Não é nada fácil sofrer sozinho. Não é nada bom sofrer sem compartilhar, não é nada bom acreditar na dor como troféu. 

A sociedade que construímos, a partir desse modelo econômico, é desigual, perversa e falida. Não há nada de ético e moralmente bom no tratamento que poucos impõem sobre muitos, quando lhes roubam às vidas, os sonhos, os talentos.  
 Além dos cristões, todos nós poderíamos aproveitar a semana da Páscoa e pensarmos: como faço a minha passagem? Como devo tratar das minhas dores e das dores dos outros? Como estabelecer uma passagem real da condição do flagelo na qual muitos foram colocados para uma condição de direitos, de dignidade e respeito?
Penso que não há milagre.
Penso que há trabalho, muito trabalho a ser feito. Trabalho de transformação. Trabalho santo porque sadio, portanto afastado desse consumo desordenado, desse silêncio que mata, desse conformismo. Não é natural que muitos morram de fome enquanto outros jogam fora toneladas de alimento. Não é natural que uns tenham privilégios a todo tipo de bens e serviços enquanto a maioria tem seus direitos roubados. Não é natural que direitos sociais e serviços básicos sejam transformados em produtos, em mercadorias e ver tudo virar lucro: alimentos, saúde, moradia, educação, transporte, segurança...

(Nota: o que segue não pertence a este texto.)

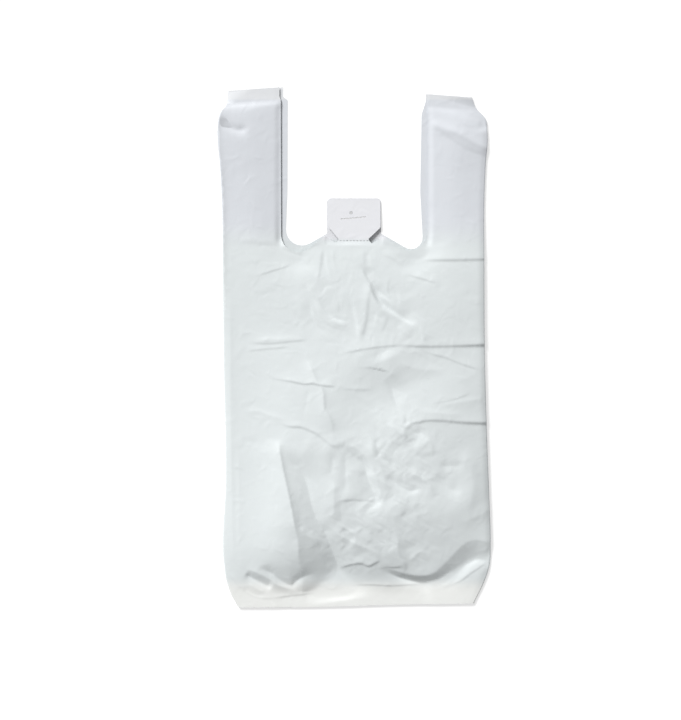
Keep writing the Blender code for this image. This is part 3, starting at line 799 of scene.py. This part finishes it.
def row_places(share):
    """Place along the bag in millimetres for an even share of the rows."""
    return np.interp(share, ROW_SHARES, ROW_PLACES)


along = row_places(row_share)
print("first rows", np.round(row_places(np.arange(4) / ROWS), 1))


# %% Fold the grid into the gusseted tube
FOLD_ROUND = 0.35  # how far in from a folded edge the two films have parted


def strip_shares(count, width):
    """Shares across one strip of film, with the outer columns tucked close to its folded edges."""
    inner = np.linspace(FOLD_ROUND / width, 1 - FOLD_ROUND / width, count - 1)
    return np.concatenate(([0], inner, [1]))


def gusset_points(side, depth, v, upper):
    """Film of a gusset at each depth in from the side fold, on its upper or its lower layer."""
    x, y = as_it_lies(np.full_like(v, side), v)
    fold_top = front_height(np.full_like(v, side), v)
    top, bottom = fold_top - LAYER_STEP, BACK_LEVEL + LAYER_STEP
    middle = (top + bottom) / 2
    inward = depth / GUSSET_DEPTH
    if upper:
        level = top + (middle + LAYER_STEP / 2 - top) * inward
        roof = front_height(side * (1 - depth / np.abs(x)), v) - LAYER_STEP
        level = np.maximum(np.minimum(level, roof), BACK_LEVEL + 2 * LAYER_STEP)
    else:
        level = bottom + (middle - LAYER_STEP / 2 - bottom) * inward
    level = np.where(inward == 1, middle, level)
    edge_level = fold_top - LAYER_STEP / 2 if upper else bottom - LAYER_STEP / 2
    return x - side * depth, y, np.where(depth == 0, edge_level, level)


def strip_points(name, count, place, v):
    """Where the film of one strip lies, for each place across it and each v along it."""
    across = strip_shares(count, FACE_WIDTH)[place]
    if name == "front":
        u = 2 * across - 1
        x, y = as_it_lies(u, v)
        edge = gusset_points(-1, np.zeros_like(v), v, True)[2]
        return x, y, np.where(place == 0, edge, front_height(u, v))
    if name == "back":
        x, y = as_it_lies(1 - 2 * across, v)
        return x, y, np.where(place == 0, BACK_LEVEL + LAYER_STEP / 2, BACK_LEVEL)
    depth = GUSSET_DEPTH * strip_shares(count, GUSSET_DEPTH)[place]
    if name.endswith("out"):
        depth = GUSSET_DEPTH - depth
    side = 1 if name.startswith("right") else -1
    return gusset_points(side, depth, v, name in ("right_in", "left_out"))


folded = np.empty_like(flat_points)
first = 0
for name, count in STRIPS:
    chosen = (column >= first) & (column < first + count)
    here = strip_points(name, count, column[chosen] - first, along[chosen])
    folded[chosen] = np.stack(here, axis=1)
    first += count
film.data.vertices.foreach_set("co", (folded * MM).ravel())
film.data.update()
print("film reaches", np.round(folded.max(axis=0), 1), "mm")

# %% [markdown]
# The first and the last column now lie on each other, and merging them closes the tube. The grid
# was made fine enough for the sharpest crease, so the flat parts hold far more points than they
# need, and a Decimate takes those out. Then the film gets its thickness, half of it to each side.

# %% Close the seam and give the film its thickness
KEPT_SHARE = 0.38  # of the faces
MERGE_DISTANCE = 0.000001  # metres

select_only(film)
bpy.ops.object.mode_set(mode="EDIT")
bpy.ops.mesh.select_all(action="SELECT")
bpy.ops.mesh.remove_doubles(threshold=MERGE_DISTANCE)
bpy.ops.mesh.normals_make_consistent(inside=False)
bpy.ops.object.mode_set(mode="OBJECT")


def apply_modifier(target, name):
    select_only(target)
    bpy.ops.object.modifier_apply(modifier=name)


thinned = film.modifiers.new("fewer_points", "DECIMATE")
thinned.ratio = KEPT_SHARE
apply_modifier(film, "fewer_points")
print(len(film.data.polygons), "faces where the folds need them")

wall = film.modifiers.new("film_wall", "SOLIDIFY")
wall.thickness = FILM * MM
wall.offset = 0.0
apply_modifier(film, "film_wall")
print(len(film.data.polygons), "faces with the wall")

# %% [markdown]
# The dies. Each is a flat outline drawn out into a prism, the way a steel rule die is bent from
# strip. The front film has slid down on the back film, so each film gets a die of its own, and the
# back film shows as a lighter band along the mouth. The hang tab stays standing between the handles
# on two narrow roots, with a notch on each side of it.

# %% Die outlines: (across, along, corner radius)
FRONT_DIE = (
    (-86, 330, 0), (-86, 289, 2), (-84.5, 285, 2), (-84, 88, 20), (-34, 128, 3),
    (-21.5, 120.2, 1.8), (-17.2, 123.6, 1.8), (-26, 134.4, 2), (-30.6, 140, 3), (-30.6, 171, 5),
    (30.6, 171, 5), (30.6, 138, 3), (26.5, 134, 2), (16.2, 124.4, 1.8), (20.5, 119.2, 1.8),
    (34, 128, 3), (84.5, 87, 22), (85, 272, 2), (87, 284, 2), (87, 330, 0),
)
BACK_DIE = (
    (-82, 330, 0), (-82, 289, 2), (-76.6, 285, 2), (-77, 180, 60), (-80, 103, 18.7),
    (-31.2, 131, 1.5), (-31.2, 171.8, 5), (31.2, 171.8, 5), (31.2, 131, 1.5), (80.5, 102.7, 13.4),
    (76.4, 180, 60), (78, 268, 20), (83, 284, 2), (83, 330, 0),
)
DIE_SPLIT = (BACK_LEVEL + TAB_LEVEL) / 2  # the level between the two films of the tab
DIE_REACH, DIE_OVERLAP = 60, 0.01
CORNER_STEPS = 8


def rounded(corners):
    """The closed outline with its corners rounded off by arcs."""
    outline = []
    for i, (x, y, radius) in enumerate(corners):
        here = np.array((x, y), float)
        way_in = here - np.array(corners[i - 1][:2])
        way_out = np.array(corners[(i + 1) % len(corners)][:2]) - here
        way_in, way_out = way_in / np.hypot(*way_in), way_out / np.hypot(*way_out)
        turn = math.atan2(way_in[0] * way_out[1] - way_in[1] * way_out[0], way_in @ way_out)
        if radius == 0 or abs(turn) < 0.001:
            outline.append(tuple(here))
            continue
        start = here - way_in * radius * math.tan(abs(turn) / 2)
        centre = start + np.array((-way_in[1], way_in[0])) * np.sign(turn) * radius
        for step in range(CORNER_STEPS + 1):
            angle = turn * step / CORNER_STEPS
            arm = start - centre
            swung_x = arm[0] * math.cos(angle) - arm[1] * math.sin(angle)
            swung_y = arm[0] * math.sin(angle) + arm[1] * math.cos(angle)
            outline.append((centre[0] + swung_x, centre[1] + swung_y))
    return outline


print(len(rounded(FRONT_DIE)), "points round the front die")


# %% Punch the mouth
def prism(name, outline, low_level, high_level):
    """A closed prism over an outline, between two levels."""
    deselect_all()
    bpy.ops.mesh.primitive_circle_add(vertices=len(outline), radius=1, fill_type="NGON")
    made = bpy.context.object
    made.name = name
    for vertex, (x, y) in zip(made.data.vertices, outline):
        vertex.co = (x * MM, y * MM, low_level * MM)
    bpy.ops.object.mode_set(mode="EDIT")
    bpy.ops.mesh.select_all(action="SELECT")
    rise = (0, 0, (high_level - low_level) * MM)
    bpy.ops.mesh.extrude_region_move(TRANSFORM_OT_translate={"value": rise})
    bpy.ops.mesh.select_all(action="SELECT")
    bpy.ops.mesh.normals_make_consistent(inside=False)
    bpy.ops.object.mode_set(mode="OBJECT")
    return made


def punch(target, tool):
    """Cuts the tool's shape out of the target and throws the tool away."""
    cut = target.modifiers.new("punch", "BOOLEAN")
    cut.object = tool
    cut.operation = "DIFFERENCE"
    cut.solver = "MANIFOLD"
    apply_modifier(target, "punch")
    bpy.data.objects.remove(tool)


punch(film, prism("front_die", rounded(FRONT_DIE), DIE_SPLIT, DIE_REACH))
punch(film, prism("back_die", rounded(BACK_DIE), -DIE_REACH, DIE_SPLIT + DIE_OVERLAP))
print(len(film.data.polygons), "faces after the mouth is punched")

# %% [markdown]
# The hang tab has a slit to hang the pack of bags by, and a hot pin has welded its films together
# round a small hole. A row of short cuts between its two roots lets the bag tear off.

# %% Hang slit, pin hole and perforation
SLIT_FROM, SLIT_TO, SLIT_HALF = (-15.0, 147.6), (13.0, 150.2), 0.6
PIN, PIN_HOLE, PIN_SIDES = (-3.5, 155.0), 1.3, 16
KNIFE_LEVELS = (-5, 20)
PERFORATION_FROM, PERFORATION_TO, PERFORATION_LINE = -15.5, 15.5, 122.6
PERFORATION_CUTS, PERFORATION_TOP = 9, 40
CUT_HALF, CUT_HALF_WIDTH = 0.9, 0.25


def slot(start, end, half_width, steps=4):
    """Outline of a narrow slot with rounded ends."""
    start, end = np.array(start, float), np.array(end, float)
    angle = math.atan2(*(end - start)[::-1])
    outline = []
    for middle, first in ((end, -math.pi / 2), (start, math.pi / 2)):
        for step in range(steps + 1):
            a = angle + first + math.pi * step / steps
            outline.append(tuple(middle + half_width * np.array((math.cos(a), math.sin(a)))))
    return outline


punch(film, prism("slit_knife", slot(SLIT_FROM, SLIT_TO, SLIT_HALF), *KNIFE_LEVELS))
around = np.arange(PIN_SIDES) * math.tau / PIN_SIDES
hole = [(PIN[0] + PIN_HOLE * math.cos(a), PIN[1] + PIN_HOLE * math.sin(a)) for a in around]
punch(film, prism("hot_pin", hole, *KNIFE_LEVELS))
for x in np.linspace(PERFORATION_FROM, PERFORATION_TO, PERFORATION_CUTS):
    ends = ((x - CUT_HALF, PERFORATION_LINE), (x + CUT_HALF, PERFORATION_LINE))
    punch(film, prism("perforator", slot(*ends, CUT_HALF_WIDTH, 2), DIE_SPLIT, PERFORATION_TOP))
print(len(film.data.polygons), "faces after all the cuts")

# %% [markdown]
# White polyethylene film. Chalk in the film makes it white, and where several layers lie on each other it
# is whiter, so the tab and the skirt are given a lighter colour; the skirt's is also painted light, as the
# lower end lies brighter. Toward the handles the white turns faintly lavender and is darkened as painted
# shade, and over the body faintly green. A grey ring round the pin hole is the melted weld and painted
# shade of the hole.

# %% Film material
BODY_WHITE = (0.735, 0.777, 0.783, 1)
# The handle colour is faintly lavender and darker than the body: the darkening is painted shade over the
# handles.
HANDLE_LAVENDER_AND_SHADE = (0.71, 0.735, 0.775, 1)
TAB_WHITE = (0.79, 0.797, 0.825, 1)
# The skirt colour is whiter because several layers lie there, and partly painted light, as the lower end
# of the bag lies brighter.
SKIRT_LAYERS_AND_LIGHT = (0.85, 0.862, 0.842, 1)
TOP_WHITE = (0.765, 0.78, 0.8, 1)
# The grey ring round the pin hole is partly the melted weld and partly painted shade, standing in for the
# dark of the hole.
PIN_MELT_AND_SHADE_GREY = (0.52, 0.53, 0.55, 1)
# Where each tint, painted shade or painted light starts and where it is full, in millimetres.
HANDLE_TINT_AND_SHADE_BAND, SKIRT_LAYERS_AND_LIGHT_BAND, TOP_BAND = (110, 150), (-264, -281), (284, 287)
TAB_BAND_ACROSS, TAB_BAND_ALONG, PIN_MELT_AND_SHADE_BAND = (40, 34), (121, 127), (2.6, 2.0)
CREASE_SCALE, CREASE_DETAIL, CREASE_DISTORTION = 75.0, 3.0, 0.6
CREASE_STRENGTH, CREASE_DEPTH = 0.45, 0.0006  # the depth in metres
FILM_ROUGHNESS, FILM_IOR = 0.42, 1.45
SHARP_ANGLE = 50  # degrees: an edge that bends more than this stays sharp


def place_group(name, output, kind):
    """A node group from a place on the bag to one output, with the sockets at its two ends."""
    group = bpy.data.node_groups.new(name, "ShaderNodeTree")
    group.interface.new_socket("Place", in_out="INPUT", socket_type="NodeSocketVector")
    group.interface.new_socket(output, in_out="OUTPUT", socket_type=kind)
    enter, leave = group.nodes.new("NodeGroupInput"), group.nodes.new("NodeGroupOutput")
    return group, enter.outputs["Place"], leave.inputs[output]


def film_tints_and_painted_light():
    """Group: the film's colour at a place on the bag, in metres, with its painted shade and painted light.
    """
    group, place, result = place_group("film_tints_and_painted_light", "Color", "NodeSocketColor")
    split = add_node(group, "SeparateXYZ", {0: place}).outputs

    def band(source, reach):
        ends = {"Value": source, "From Min": reach[0] * MM, "From Max": reach[1] * MM}
        return add_node(group, "MapRange", ends, interpolation_type="SMOOTHSTEP").outputs["Result"]

    def blend(amount, base, colour):
        return add_node(group, "Mix", {0: amount, 6: base, 7: colour}, data_type="RGBA").outputs[2]

    colour = blend(band(split["Y"], HANDLE_TINT_AND_SHADE_BAND), BODY_WHITE, HANDLE_LAVENDER_AND_SHADE)
    sideways = add_node(group, "Math", {0: split["X"]}, operation="ABSOLUTE").outputs[0]
    both = {0: band(sideways, TAB_BAND_ACROSS), 1: band(split["Y"], TAB_BAND_ALONG)}
    colour = blend(add_node(group, "Math", both, operation="MULTIPLY").outputs[0], colour, TAB_WHITE)
    colour = blend(band(split["Y"], SKIRT_LAYERS_AND_LIGHT_BAND), colour, SKIRT_LAYERS_AND_LIGHT)
    colour = blend(band(split["Y"], TOP_BAND), colour, TOP_WHITE)
    pin = {0: place, 1: (PIN[0] * MM, PIN[1] * MM, TAB_LEVEL * MM)}
    from_pin = add_node(group, "VectorMath", pin, operation="DISTANCE").outputs["Value"]
    group.links.new(blend(band(from_pin, PIN_MELT_AND_SHADE_BAND), colour, PIN_MELT_AND_SHADE_GREY), result)
    return group


def film_crinkle():
    """Group: height of the finest creases, too small to model."""
    group, place, result = place_group("film_crinkle", "Height", "NodeSocketFloat")
    look = {"Vector": place, "Scale": CREASE_SCALE, "Detail": CREASE_DETAIL}
    look["Distortion"] = CREASE_DISTORTION
    creases = add_node(group, "TexNoise", look, noise_type="RIDGED_MULTIFRACTAL")
    group.links.new(creases.outputs["Fac"], result)
    return group


def film_material():
    """White film with its tints, its painted shade and light, and its finest creases."""
    made = bpy.data.materials.new("white_film")
    made.use_nodes = True
    tree = made.node_tree
    place = add_node(tree, "TexCoord", {}).outputs["Object"]
    tints = add_node(tree, "Group", {"Place": place}, node_tree=film_tints_and_painted_light())
    crinkle = add_node(tree, "Group", {"Place": place}, node_tree=film_crinkle())
    bump = {"Strength": CREASE_STRENGTH, "Distance": CREASE_DEPTH, "Height": crinkle.outputs["Height"]}
    feed(tree, tree.nodes["Principled BSDF"], {
        "Roughness": FILM_ROUGHNESS, "IOR": FILM_IOR, "Base Color": tints.outputs["Color"],
        "Normal": add_node(tree, "Bump", bump).outputs["Normal"],
    })
    return made


film.data.materials.clear()
white_film = film_material()
film.data.materials.append(white_film)
select_only(film)
bpy.ops.object.shade_smooth_by_angle(angle=math.radians(SHARP_ANGLE))
print("material", white_film.name)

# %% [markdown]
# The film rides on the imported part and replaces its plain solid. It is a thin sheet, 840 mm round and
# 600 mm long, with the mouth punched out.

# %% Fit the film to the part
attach(film, "root")
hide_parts("carrier_bag")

Nós, classe trabalhadora somos tratados como mercadoria, somos o que os capitalistas denominaram de “capital humano”. Viramos mercadoria e somos vendidos no mercado. Nossa força de trabalho está a cada dia virando pó, podemos ser “precarizados”, “uberizados”, afinal sofreremos em silêncio e ainda haverá glória pela dor do dia a dia. Nos convenceram. Nos condicionaram e nós nos moldamos.

Se não houver uma passagem real, na qual façamos no coletivo um pacto pela vida e pela ética e partamos para a destruição deste sistema econômico que constrói e mantem esta lógica de mercado, tudo estará preso na cruz e nenhuma ressureição será lembrada, fotografada, guardada como um momento de vitória, de alegria, de luz e conhecimento. 

Se não lutarmos aqui e agora contra essa lógica perversa que destrói o meio ambiente e todas as vidas que estão na Terra, ficaremos assistindo o fraterno que há em nós, morrer na cruz.